In Germany, instead, the possibility to adjust wages to local productivity and unemployment conditions has contributed to a more equal distribution of real wage rates, housing prices and unemployment rates across regions, with fewer inefficiencies.

Factoring in local costs of living

As noted, a key methodological contribution of this work is to generate local price indexes for Italy and Germany, exploiting information on housing prices and a novel methodology proposed by one of the authors (Moretti). Local price indexes are currently not computed by ISTAT, the Italian statistical office. Without this information, it is impossible to measure the paradoxical higher real wage of the south. This in turn obscures the perverse consequences of national wage bargaining in nominal terms.

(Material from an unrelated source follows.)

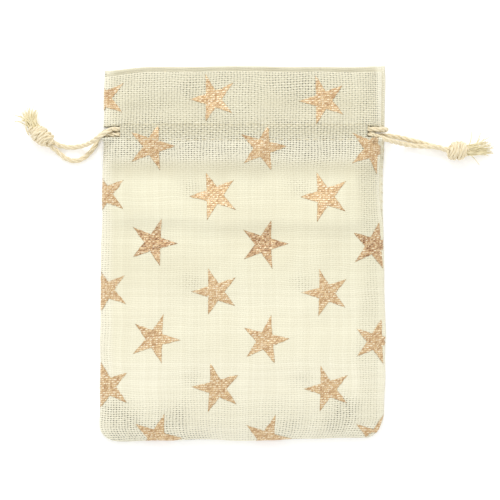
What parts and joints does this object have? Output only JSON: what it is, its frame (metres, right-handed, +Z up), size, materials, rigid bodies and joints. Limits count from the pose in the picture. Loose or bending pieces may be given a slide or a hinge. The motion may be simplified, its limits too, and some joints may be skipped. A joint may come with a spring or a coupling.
{
  "type": "fabric gift sack",
  "caption": "Flat cotton gift pouch with a turned-in mouth, foil star print and two knotted drawcords that leave opposite sides",
  "frame": {"origin": "On the surface that the sack lies on, under the middle of the cloth", "axes": "X across the sack, Y from the bottom fold toward the mouth, Z up from the surface; the sack lies on its back"},
  "size_m": [0.1678, 0.131, 0.0113],
  "materials": {
    "cloth": "open plain-weave unbleached cotton",
    "facing": "the same cloth in a double layer, so it looks denser",
    "cord": "three-ply twisted cotton cord",
    "thread": "matt sewing thread",
    "foil": "matt rose-gold transfer foil pressed on the cloth"
  },
  "bodies": {
    "root": {"back_panel": "cloth", "back_facing": "facing", "front_panel": "cloth", "front_casing": "cloth", "front_facing": "facing", "left_seam_allowance": "facing", "right_seam_allowance": "facing", "front_casing_stitches": "thread", "back_casing_stitches": "thread", "left_side_stitches": "thread", "right_side_stitches": "thread"},
    "front_lip": {"front_lip": "cloth"},
    "left_drawcord": {"left_cord": "cord", "left_knot": "cord", "left_tassel": "cord"},
    "right_drawcord": {"right_cord": "cord", "right_knot": "cord", "right_tassel": "cord"}
  },
  "joints": [
    {"name": "lip_fold", "type": "hinge", "parent": "root", "child": "front_lip", "pos_m": [0, 0.0463, 0.00825], "axis": [1, 0, 0], "range_deg": [0, 90]},
    {"name": "left_cord_pull", "type": "slide", "parent": "root", "child": "left_drawcord", "axis": [-1, 0, 0], "range_m": [0, 0.003]},
    {"name": "right_cord_pull", "type": "slide", "parent": "root", "child": "right_drawcord", "axis": [1, 0, 0], "range_m": [0, 0.003]}
  ]
}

Having pinned down the local cost of living as well as local real wages, the authors can run a counterfactual. If Italy were to adopt the German system of decentralised wage bargaining as a function of local productivity and unemployment differences, the geographic allocation of resources within the labour market would improve, resulting in an increase of 11.04% of overall employment, and of 7.45% of average individual earnings. As Il Foglio has noted, Italy’s gap between north and south certainly has many historical causes, but one of them could be removed quickly if wages in the south were allowed to adjust to local conditions – as advised by this research team.

Another important point the authors make is that the large informal sector in Italy, particularly in the south, would be forced to emerge (with all the related benefits this implies) if local collective bargaining allowed for lower wages. Currently, the union wage is too high in the south and many employers are faced with the choice of hiring workers in the black market or closing down.

While Ichino and colleagues have no current plans to extend their analysis to other countries, they have provided a data-collecting and -crunching recipe that is ready for use by others seeking ways to reduce regional inequalities.